EXERCISE DIRECTIONS:
Each entry has to be copied exactly, with nothing missed.

• • • • • • •

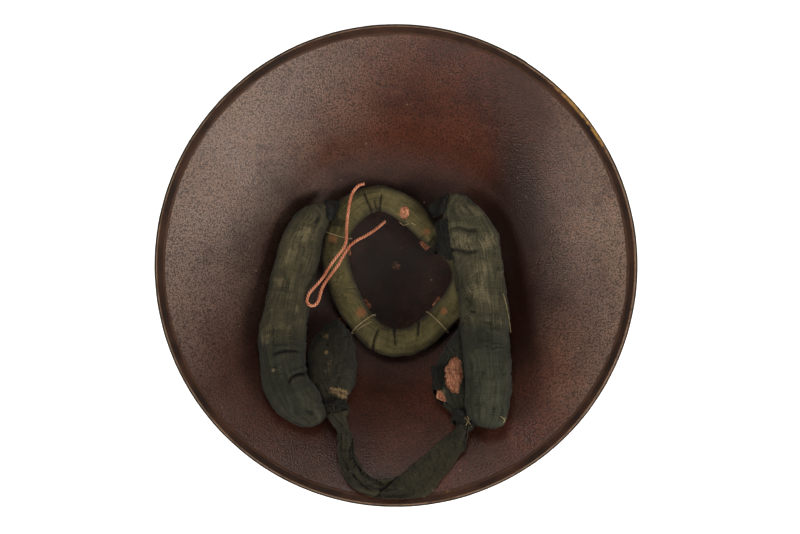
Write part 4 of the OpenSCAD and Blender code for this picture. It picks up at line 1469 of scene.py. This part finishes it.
# %% The finish builder
class Value:
    """One output socket. Arithmetic on it adds Math nodes to its finish."""

    def __init__(self, finish, socket):
        self.finish = finish
        self.socket = socket

    def maths(self, operation, first, second=0.0):
        return self.finish.node("ShaderNodeMath", {"operation": operation}, {0: first, 1: second})

    def __add__(self, other):
        return self.maths("ADD", self, other)

    def __sub__(self, other):
        return self.maths("SUBTRACT", self, other)

    def __rsub__(self, other):
        return self.maths("SUBTRACT", other, self)

    def __mul__(self, other):
        return self.maths("MULTIPLY", self, other)

    def __pow__(self, other):
        return self.maths("POWER", self, other)

    __radd__ = __add__
    __rmul__ = __mul__

    def step(self, low, high, to_low=0.0, to_high=1.0):
        """A smooth step from to_low, under low, to to_high, over high."""
        ends = {"From Min": low, "From Max": high, "To Min": to_low, "To Max": to_high}
        return self.finish.node("ShaderNodeMapRange", {"interpolation_type": "SMOOTHSTEP"}, {"Value": self, **ends})

    def between(self, first, full, fading, last):
        """1 from full to fading and 0 outside first and last, with smooth steps."""
        return self.step(first, full) * self.step(fading, last, 1.0, 0.0)


def tint(red, green, blue):
    """A colour as the screen shows it, from 0 to 255, in the linear numbers that Blender works with."""
    c = np.array([red, green, blue]) / 255
    c = np.where(c <= 0.04045, c / 12.92, ((c + 0.055) / 1.055) ** 2.4)
    return (*c.tolist(), 1.0)


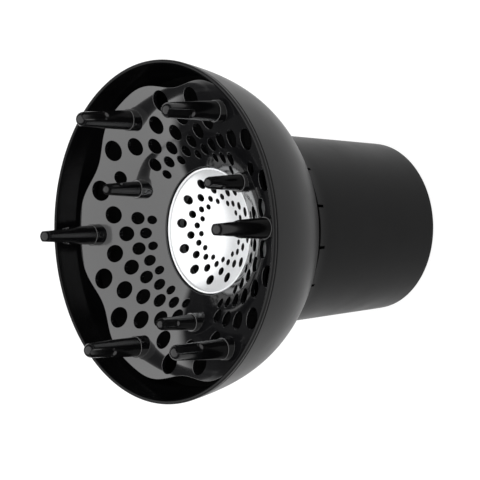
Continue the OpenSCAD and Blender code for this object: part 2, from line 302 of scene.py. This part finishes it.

• • • • • • •

FULL OUTPUT:
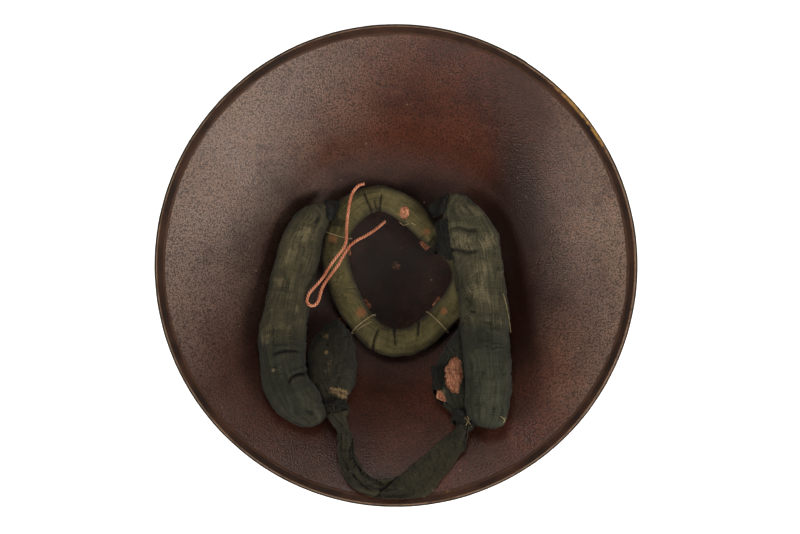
Write part 4 of the OpenSCAD and Blender code for this picture. It picks up at line 1469 of scene.py. This part finishes it.
# %% The finish builder
class Value:
    """One output socket. Arithmetic on it adds Math nodes to its finish."""

    def __init__(self, finish, socket):
        self.finish = finish
        self.socket = socket

    def maths(self, operation, first, second=0.0):
        return self.finish.node("ShaderNodeMath", {"operation": operation}, {0: first, 1: second})

    def __add__(self, other):
        return self.maths("ADD", self, other)

    def __sub__(self, other):
        return self.maths("SUBTRACT", self, other)

    def __rsub__(self, other):
        return self.maths("SUBTRACT", other, self)

    def __mul__(self, other):
        return self.maths("MULTIPLY", self, other)

    def __pow__(self, other):
        return self.maths("POWER", self, other)

    __radd__ = __add__
    __rmul__ = __mul__

    def step(self, low, high, to_low=0.0, to_high=1.0):
        """A smooth step from to_low, under low, to to_high, over high."""
        ends = {"From Min": low, "From Max": high, "To Min": to_low, "To Max": to_high}
        return self.finish.node("ShaderNodeMapRange", {"interpolation_type": "SMOOTHSTEP"}, {"Value": self, **ends})

    def between(self, first, full, fading, last):
        """1 from full to fading and 0 outside first and last, with smooth steps."""
        return self.step(first, full) * self.step(fading, last, 1.0, 0.0)


def tint(red, green, blue):
    """A colour as the screen shows it, from 0 to 255, in the linear numbers that Blender works with."""
    c = np.array([red, green, blue]) / 255
    c = np.where(c <= 0.04045, c / 12.92, ((c + 0.055) / 1.055) ** 2.4)
    return (*c.tolist(), 1.0)


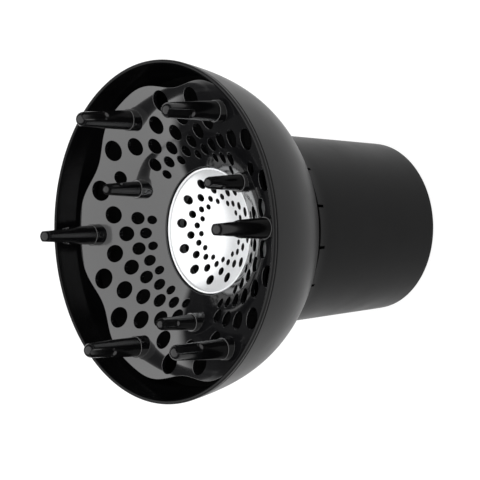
Continue the OpenSCAD and Blender code for this object: part 2, from line 302 of scene.py. This part finishes it.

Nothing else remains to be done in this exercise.